Ember meets Wade’s extended and quite well-to-do family. (Catherine O’Hara is a standout voicing Wade’s well-meaning but overbearing mother, Brook.) The corny puns abound — e.g., there are two Water kids who are difficult to locate, and their names of course are Marco and Polo — as Ember and Wade begin to consider the crazy possibility of actually being together, even though actual physical contact would seem to result in either Wade dousing Ember’s flame or Ember boiling Wade to the point where he’d evaporate. (Being a family-friendly animated film, “Elemental” doesn’t venture into questions such as how do two Fire elements create an infant Fire element, or how are the Earth elements cool with the Fire community snacking on “Hot Logs,” which are basically Earth limbs, right?)
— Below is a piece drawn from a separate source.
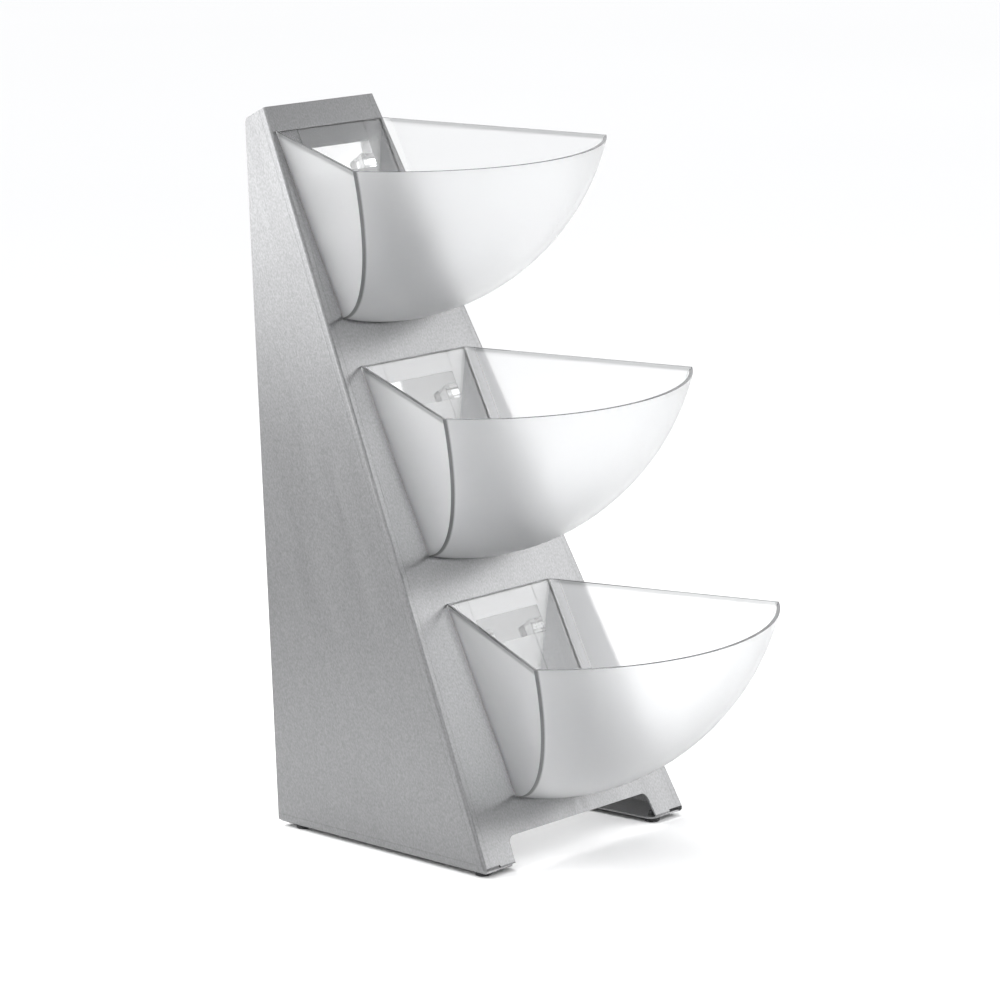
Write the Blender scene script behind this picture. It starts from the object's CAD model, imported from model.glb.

“Elemental” features standard-issue plot clashes and resolutions, but the visuals always sparkle, as director Peter Sohn and the requisite army of animated artists have great fun illustrating how light plays off the various element characters, whose very bodies are rippling with flames or swirling like reflecting pools. Wade can walk through gates or turn into droplets that reassemble, as if he’s an affable version of the shape-shifting T-1000 from “Terminator 2,” while Ember can create things of beauty and tools of great use via the magic of tempered glass. There are so many different blues and oranges in “Elemental” that it feels as if new shades were invented just for this movie. It’s not the best Pixar movie you’ll ever see, but it’s one of the best-looking.